WICHITA — Yen Ching Chinese Restaurant & Club, which has been at 430 N. Rock for three decades, has had a history of closing for periods of time that make customers think it’s closing for good.

This time, it is.

The restaurant’s last day in business likely will be May 15.

“After 30 years … we need to rest a while and then think about what’s the next step,” says Cathy Chang, who owns the business with her husband, Tom.

That could mean they will reopen elsewhere.

“We’ll think about it.”

Chang says their lease is up, and their landlord wants the space. She hears it may be for a Mexican restaurant. Chang says there’s a chance the building will be demolished and replaced.

The Changs have started to tell diners they’re closing, and Cathy Chang says they’re expressing their disappointment.

“We’re very sad about it, too.”

Central Standard Brewing conditional use permit denied, but business will still open

WICHITA — Andy Boyd of Walter Morris Cos. has been in the real estate business for a decade, but he’s been learning a new side of it lately.

Boyd and Ian Crane have home brewed beer together for a decade. Now, they’re opening Central Standard Brewing in 4,000 square feet in a building they purchased across from Hyde Park not far from the southwest corner of Douglas and Hydraulic, but they’ve faced opposition from some in the neighborhood.

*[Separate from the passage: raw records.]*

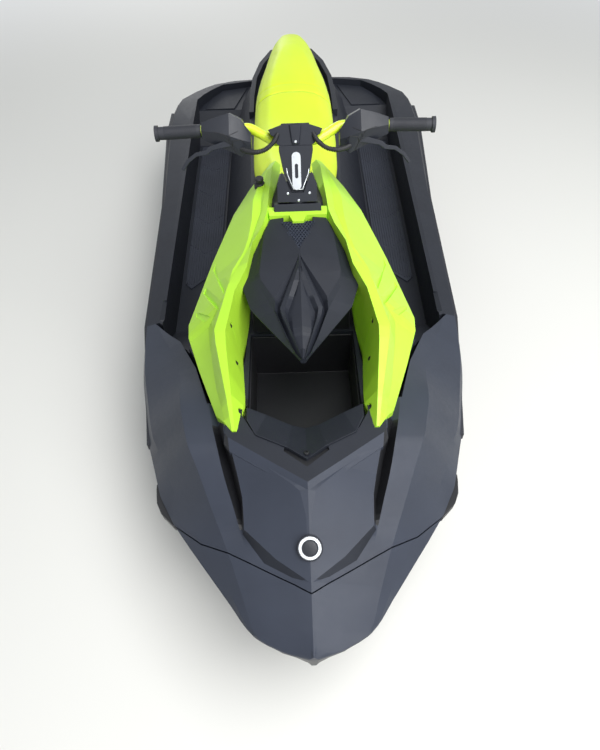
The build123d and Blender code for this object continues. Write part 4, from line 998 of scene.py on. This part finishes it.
def smooth_run(points, step):
    """Points every step metres along a smooth curve through the given ones."""
    far = [2 * points[0] - points[1], *points, 2 * points[-1] - points[-2]]
    fine = []
    for a, b, c, d in zip(far, far[1:], far[2:], far[3:]):
        for k in range(24):
            u = k / 24
            spot = 2 * b + (c - a) * u + (2 * a - 5 * b + 4 * c - d) * u * u
            spot += (3 * b - a - 3 * c + d) * u**3
            fine.append(0.5 * spot)
    fine.append(points[-1])
    out, left = [fine[0]], step
    for a, b in zip(fine, fine[1:]):
        long = (b - a).length
        done = 0
        while long - done >= left:
            done += left
            out.append(a.lerp(b, done / long))
            left = step
        left -= long - done
    return out


for side, name in ((1, "port"), (-1, "starboard")):
    run = smooth_run([col(side * x, aft, up) for x, aft, up in ROUTE], CONDUIT_STEP)
    hose = tube("conduit_" + name, run, lambda i: CONDUIT_R if i % 4 < 2 else 0.78 * CONDUIT_R, 14)
    place(hose, DARK_PLASTIC_AND_SHADE, "bars", "control_plastic", ["conduits"] if side == 1 else [])

# Footwell mats

RIB, RIB_PITCH, RIB_HIGH, RIB_TAPER, RIB_SUNK = 4.2, 9.6, 3, 0.7, 0.4
RIB_COUNT, FIRST_RIB = 14, 312
RIB_MARGIN, RIB_BREAK = 12, 5
_, high = (v * 1000 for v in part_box("mats"))
MAT_TOP = high.z


def mat_front(x):
    """Distance aft of the mat's slanting front edge at x, in mm."""
    if x < 340:
        return 1500 - (x - 312) * 50 / 28
    return max(1450 - (x - 340) * 80 / 75, 1376)


bm = bmesh.new()
for side in (1, -1):
    for k in range(RIB_COUNT):
        x = FIRST_RIB + k * RIB_PITCH
        start = mat_front(x) + RIB_MARGIN
        stop = high.y + HALF - 10
        breaks = [1560 + 190 * j + 0.9 * abs(x - 375) for j in range(4)]
        ends = [start, *[b for b in breaks if b > start + 20], stop]
        for one, two in zip(ends, ends[1:]):
            foot = [(x - RIB / 2, -RIB_SUNK), (x + RIB / 2, -RIB_SUNK)]
            top = [(x + RIB / 2 - RIB_TAPER, RIB_HIGH), (x - RIB / 2 + RIB_TAPER, RIB_HIGH)]
            near, far = (
                [bm.verts.new(at(side * u, s, MAT_TOP + v)) for u, v in foot + top]
                for s in (one + RIB_BREAK, two - RIB_BREAK)
            )
            for i in range(4):
                bm.faces.new((near[i], near[(i + 1) % 4], far[(i + 1) % 4], far[i]))
            bm.faces.new(near)
            bm.faces.new(far)
bmesh.ops.recalc_face_normals(bm, faces=bm.faces)
ribs = from_bmesh("mat_ribs", bm)
place(ribs, MAT, "boat", "mat_rubber")


# Stage, light and camera


def flat_material(name, rgb, rough):
    mat = bpy.data.materials.new(name)
    mat.use_nodes = True
    bsdf = mat.node_tree.nodes["Principled BSDF"]
    bsdf.inputs["Base Color"].default_value = linear(rgb)
    bsdf.inputs["Roughness"].default_value = rough
    return mat


bm = bmesh.new()
bmesh.ops.create_grid(bm, x_segments=1, y_segments=1, size=40)
floor = from_bmesh("stage_floor", bm)
floor_paint = flat_material("stage_paint", (232, 231, 226), 0.85)
floor.data.materials.append(floor_paint)


def new_node(tree, kind, values=(), links=()):
    """Adds one node, sets its sockets and joins them to other nodes' outputs."""
    node = tree.nodes.new(kind)
    for socket, value in values:
        node.inputs[socket].default_value = value
    for socket, source in links:
        tree.links.new(source, node.inputs[socket])
    return node


def backdrop_rays(tree):
    """Output that is 1 for the rays that show the backdrop: camera, glossy and transmission."""
    path = new_node(tree, "ShaderNodeLightPath")
    total = path.outputs["Is Camera Ray"]
    for ray in ("Is Glossy Ray", "Is Transmission Ray"):
        step = new_node(tree, "ShaderNodeMath", links=[(0, total), (1, path.outputs[ray])])
        step.operation = "MAXIMUM"
        total = step.outputs["Value"]
    return total


# the floor fades into the backdrop far from the boat, and keeps its shadow near it
PALE = (0.8, 0.82, 0.84, 1)
FADE_FROM, FADE_TO = 2.6, 5.5  # metres from the middle of the boat
tree = floor_paint.node_tree
place_node = new_node(tree, "ShaderNodeNewGeometry")
reach = new_node(tree, "ShaderNodeVectorMath", links=[(0, place_node.outputs["Position"])])
reach.operation = "LENGTH"
fade_ends = (("From Min", FADE_FROM), ("From Max", FADE_TO))
fade = new_node(tree, "ShaderNodeMapRange", fade_ends, [("Value", reach.outputs["Value"])])
fade.interpolation_type = "SMOOTHSTEP"
far_off = new_node(tree, "ShaderNodeMath", links=[(0, fade.outputs["Result"]), (1, backdrop_rays(tree))])
far_off.operation = "MULTIPLY"
glow = new_node(tree, "ShaderNodeEmission", (("Color", PALE), ("Strength", 1.0)))
painted = tree.nodes["Principled BSDF"].outputs["BSDF"]
shaders = [("Fac", far_off.outputs["Value"]), (1, painted), (2, glow.outputs["Emission"])]
faded = new_node(tree, "ShaderNodeMixShader", links=shaders)
tree.links.new(faded.outputs["Shader"], tree.nodes["Material Output"].inputs["Surface"])


def area_light(name, where, aim, size, power):
    light = bpy.data.lights.new(name, "AREA")
    light.shape = "SQUARE"
    light.size = size
    light.energy = power
    obj = bpy.data.objects.new(name, light)
    bpy.context.scene.collection.objects.link(obj)
    obj.location = where
    obj.rotation_euler = (Vector(aim) - Vector(where)).to_track_quat("-Z", "Y").to_euler()


area_light("sky_light", (1.4, -1.8, 5.0), (0, 0, 0.4), 3.5, 270)
area_light("front_light", (2.4, -4.4, 2.8), (0, -0.4, 0.4), 2.0, 110)
area_light("back_light", (-1.2, 5.2, 1.5), (0, 1.0, 0.3), 1.6, 30)

world = bpy.data.worlds.new("studio")
bpy.context.scene.world = world
world.use_nodes = True
tree = world.node_tree
dim = tree.nodes["Background"]
dim.inputs["Color"].default_value = (0.86, 0.93, 1.0, 1)
dim.inputs["Strength"].default_value = 0.3
pale = new_node(tree, "ShaderNodeBackground", (("Color", PALE), ("Strength", 1.0)))
shaders = [("Fac", backdrop_rays(tree)), (1, dim.outputs["Background"]), (2, pale.outputs["Background"])]
either = new_node(tree, "ShaderNodeMixShader", links=shaders)
tree.links.new(either.outputs["Shader"], tree.nodes["World Output"].inputs["Surface"])

camera_data = bpy.data.cameras.new("camera")
camera_data.sensor_width = 36
camera_data.lens = camera_data.sensor_width * FOCUS / (2 * PHOTO_MIDDLE[1])
camera = bpy.data.objects.new("camera", camera_data)
bpy.context.scene.collection.objects.link(camera)
camera.matrix_world = Matrix.Translation(CAMERA_AT) @ LOOK.to_4x4()
bpy.context.scene.camera = camera
bpy.context.scene.view_settings.view_transform = "Standard"
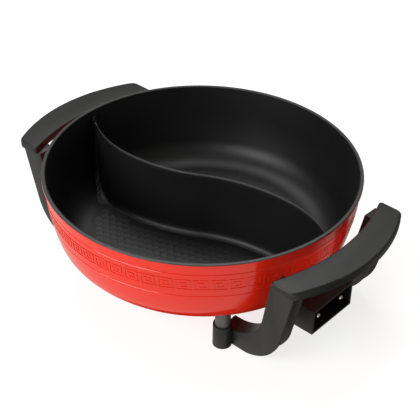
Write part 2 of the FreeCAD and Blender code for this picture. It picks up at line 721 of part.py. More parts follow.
def grip_cover(label, turn):
    """The smooth top of a grip, with the posts that its screws bite into."""
    body = new_body(label)
    plate = new_sketch(body, label + "_plate", "XY_Plane", TRAY_TOP)
    grip_outline(plate, "0")
    body.Tip = pad(body, plate, "dims.cover_thickness")
    round_grip(body, "0")
    top = fit(GRIP_TOP)[1]
    body.Tip = round_edges(body, "dims.cover_roll", lambda edge: abs(edge.BoundBox.ZMin - top) < 0.01)
    posts = new_sketch(body, label + "_posts", "XY_Plane", TRAY_BASE + " + dims.tray_floor")
    circles(posts, GRIP_SCREWS, "dims.cover_post")
    body.Tip = pad(body, posts, "dims.tray_height - dims.tray_floor + dims.cover_thickness / 3")
    holes = new_sketch(body, label + "_holes", "XY_Plane", TRAY_TOP + " + dims.cover_thickness / 3")
    circles(holes, GRIP_SCREWS, "dims.cover_shank")
    body.Tip = pocket(body, holes, "dims.tray_height - dims.tray_floor + dims.cover_thickness / 3")
    return turned_round(body, turn)


def screws(label, places, head, shank, seat, head_height, length):
    """A group of pan head screws that point up, each with a cross slot in its head."""
    pieces = []
    for number, (along, across) in enumerate(places, start=1):
        name = "%s_%d" % (label, number)
        under = "%s - %s" % (seat, head_height)
        top = rod(name + "_head", head, head_height, along, across, under)
        stem = rod(name + "_stem", shank, length + " + 0.2", along, across, seat + " - 0.2")
        slots = [
            box(
                "%s_slot_%s" % (name, way),
                ("%s - %s" % (along, first), "%s - %s" % (across, last), under),
                ("%s + %s" % (along, first), "%s + %s" % (across, last), under + " + dims.slot_depth"),
            )
            for way, first, last in (
                ("long", head + " * 0.6", "dims.slot_width / 2"),
                ("wide", "dims.slot_width / 2", head + " * 0.6"),
            )
        ]
        pieces.append(cut(name, joined(name + "_blank", [top, stem]), joined(name + "_cross", slots)))
    return group(label, pieces)


def rings(label, places, outer, inner, thickness, height):
    """A group of flat rings."""
    pieces = []
    for number, (along, across) in enumerate(places, start=1):
        name = "%s_%d" % (label, number)
        disc = rod(name + "_disc", outer, thickness, along, across, height)
        hole = rod(name + "_hole", inner, thickness, along, across, height)
        pieces.append(cut(name, disc, hole))
    return group(label, pieces)


SHROUD_TOP = SOCKET_BASE + " + dims.socket_height"
PLATE_FRONT = BLOCK_FRONT + " + dims.plate_thickness"


def pot_clearance():
    """The outside of the pot grown by a play, to cut what must stay clear of it."""
    body = new_body("pot_clearance_form")
    sketch = new_sketch(body, "pot_clearance_outline", "XZ_Plane")
    outline(sketch, wall_corners("dims.pot_clearance") + [
        (WALL_TOP + " + dims.pot_clearance", RIM), ("0", RIM),
    ])
    body.Tip = turned(body, sketch)
    return body


POT_FORM = pot_clearance()


def socket_shroud():
    """The open ended box round the pins, cut to the curve of the pot above it."""
    outer = box(
        "shroud_block",
        (BLOCK_BACK + " + dims.socket_start", "-dims.socket_half", SOCKET_BASE),
        (SOCKET_FRONT, "dims.socket_half", SHROUD_TOP),
    )
    inner = box(
        "shroud_room",
        (BLOCK_BACK + " + dims.socket_start - 1", "-dims.socket_half + dims.socket_wall",
         SOCKET_BASE + " + dims.socket_wall"),
        (SOCKET_FRONT + " + 1", "dims.socket_half - dims.socket_wall",
         SHROUD_TOP + " - dims.socket_wall"),
    )
    holes = [
        rod("shroud_hole_%d" % number, "dims.screw_shank + dims.screw_gap", "dims.socket_wall",
            CLAMP_ALONG, across, SOCKET_BASE)
        for number, across in enumerate(CLAMP_ACROSS, start=1)
    ]
    return cut("socket_shroud", outer, joined("shroud_tools", [inner, POT_FORM] + holes))


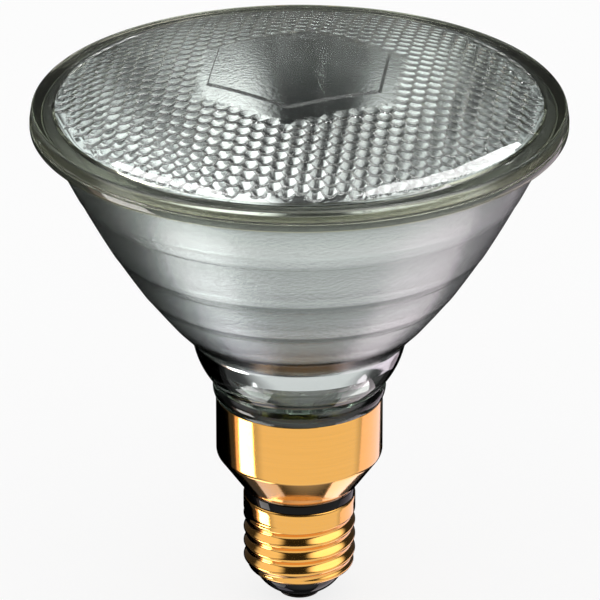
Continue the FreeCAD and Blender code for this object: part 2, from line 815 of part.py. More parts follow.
# Centre contact: a pressed brass eyelet in the plug, with the lead soldered into it
eyelet_radius = S.plug_bore - S.fit_gap
eyelet_bore = eyelet_radius - S.eyelet_wall
finished(turned("centre_contact", [
    (eyelet_bore, S.contact_thickness + S.eyelet_length),
    (eyelet_radius, S.contact_thickness + S.eyelet_length),
    (eyelet_radius, S.contact_thickness),
    (S.contact_radius, S.contact_thickness),
    (S.contact_radius, S.contact_rim),
    (S.contact_flat, 0),
    (S.solder_radius, 0),
    (S.solder_radius, S.contact_thickness),
    (eyelet_bore, S.contact_thickness),
]), "centre_contact")
finished(turned("contact_solder", [
    (0, S.contact_thickness),
    (S.solder_radius - S.fit_gap, S.contact_thickness),
    (S.solder_radius - S.fit_gap, S.fit_gap),
    (0, S.fit_gap),
]), "contact_solder")

# Fuse: a glass bead on the contact lead, standing beside the axis
fuse_foot = skirt_foot + S.fuse_rise - S.fuse_length / 2
fuse_top = fuse_foot + S.fuse_length
fuse = finished(turned("fuse", [
    (0, fuse_top),
    (S.fuse_radius / 2, fuse_top),
    (S.fuse_radius, fuse_top - S.fuse_radius / 2, S.fuse_radius / 2),
    (S.fuse_radius, fuse_foot + S.fuse_radius / 2),
    (S.fuse_radius / 2, fuse_foot, S.fuse_radius / 2),
    (0, fuse_foot),
]), "fuse")
place(fuse, x=S.fuse_offset)

# Leads: from each thimble down to the contact, through the fuse, and to the shell
lead_start = ferrule_top - S.ferrule_wall - S.fit_gap


def lead(label, spots):
    """Lead wire through points in the XZ plane."""
    route = [FreeCAD.Vector(float(x), 0, float(z)) for x, z in spots]
    return finished(shaped(label, bent_wire(route, float(S.lead_radius), float(S.lead_bend))), label)


lead("contact_lead_upper", [
    (ferrule_spacing / 2, lead_start),
    (ferrule_spacing / 2, floor_bottom - S.lead_run),
    (S.fuse_offset, fuse_top + S.lead_run),
    (S.fuse_offset, fuse_top + S.fit_gap),
])
lead("contact_lead_lower", [
    (S.fuse_offset, fuse_foot - S.fit_gap),
    (S.fuse_offset, fuse_foot - S.lead_run),
    (0, plug_top + S.lead_run),
    (0, S.contact_thickness + S.fit_gap),
])
solder_height = S.shell_top - S.shell_solder_drop
solder_middle = shell_inside - S.shell_solder_radius + 4 * S.fit_gap
solder_face = solder_middle - S.shell_solder_radius - 3 * S.fit_gap
throat = ring_bore - 3 * S.lead_radius
lead("shell_lead", [
    (-(ferrule_spacing / 2), lead_start),
    (-(ferrule_spacing / 2), skirt_foot + S.shell_lead_turn),
    (-throat, skirt_foot + S.shell_lead_throat),
    (-throat, solder_height + S.shell_lead_hook),
    (-solder_face, solder_height),
])
solder_ball = primitive("Part::Sphere", "solder_ball", Radius=S.shell_solder_radius)
place(solder_ball, x=-solder_middle, z=solder_height)
solder_limit = primitive("Part::Cylinder", "solder_limit", Radius=shell_inside, Height=S.shell_top)
finished(common("shell_solder", solder_ball, solder_limit), "shell_solder")

doc.recompute()

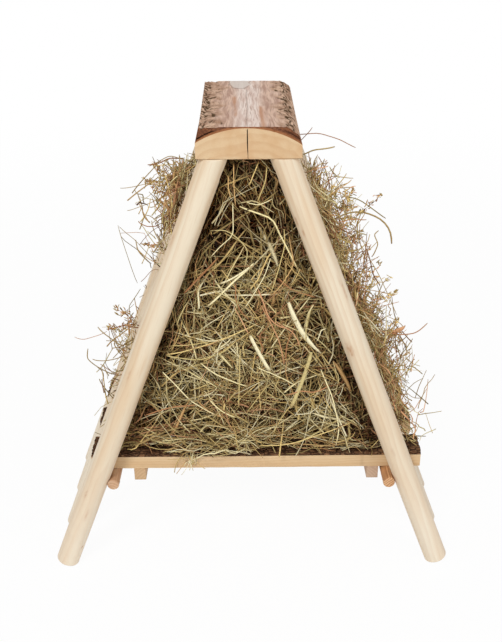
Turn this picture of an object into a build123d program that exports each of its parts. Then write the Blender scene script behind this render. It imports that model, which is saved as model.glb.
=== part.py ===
"""A-frame hay rack for rabbits and guinea pigs, in millimetres, +Z up.

A bark-topped ridge slab stands on four pairs of leaning rods. Two thin rails are
nailed along the inner side of the rods. A loose tray of three bark-topped planks,
joined by two battens, lies on the rails and carries the hay.

X runs across the rack, Y along the ridge with the front at -Y, and the origin lies
on the floor under the middle of the rack.
"""
from build123d import *

import os
from math import cos, radians, sin, tan

from numpy import interp

os.makedirs("parts", exist_ok=True)

# ---- driving dimensions ---------------------------------------------------------

# Leaning rods, four on each side.
leg_diameter = 20.0
leg_lean = 20.9             # degrees from upright
legs_per_side = 4
leg_pitch = 51.0            # from one rod's axis to the next, along Y

# Ridge slab: sawn underside and sides, natural round top.
ridge_underside = 372.4     # above the floor
ridge_width = 76.0
ridge_edge_left = 11.9      # height of the sawn wood side
ridge_edge_right = 10.0
ridge_crown_height = 22.2   # highest wood, under the bark
ridge_crown_shift = -1.2    # from the middle of the slab

# Bark on the ridge, planed flat; the planed face widens towards the rear.
planed_top_height = 23.2    # above the slab's underside
planed_inset_left = (2.8, 0.4)      # from the sawn side, at the front and at the rear
planed_inset_right = (11.4, 7.4)
shoulder_inset = (2.3, 0.8)         # foot of the natural round edge on the right
shoulder_drop = 6.3
shoulder_bulge = 0.8                # how far that edge stands out of its chord
planing_depth = 2.0                 # bark taken off by the plane

# How the rods meet the ridge.
leg_top_inset = 2.1         # sawn side of the ridge to the outside of a rod
leg_proud = 1.5             # rods stand this far past the ridge's sawn ends

# Rails.
rail_diameter = 10.0
rail_height = 87.8          # axis above the floor
rail_overhang = 5.0         # past the axis of the end rods
rail_bed = 0.5              # depth to which a rail is bedded into each rod

# Tray.
tray_seat_gap = 0.2         # planks above the top of the rails
plank_side_play = 1.5       # plank to the rod beside it
plank_overhang = 6.5        # plank ends past the outside of the rods
plank_wood = 12.0
plank_bark_edge = 3.2
plank_bark_crown = 4.6
batten_width = 10.0
batten_height = 12.0
batten_play = 6.8           # batten to rail when the tray is centred
tray_shift = 4.5            # the loose tray lies this far to the right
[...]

“Dealing with the government and neighbors is tough,” Boyd says. “It’s tough when you’re dealing with emotions.”

When Boyd first told Have You Heard? about his plans in March, he says he didn’t realize the park would trigger a need for a conditional use permit to allow live music at the business along with more alcohol sales than food sales.

“The park is kind of why we bought the building in the first place, kind of bringing nature into our setting,” he says.

The planning commission had a tied vote over the permit on Thursday, which means it’s denied.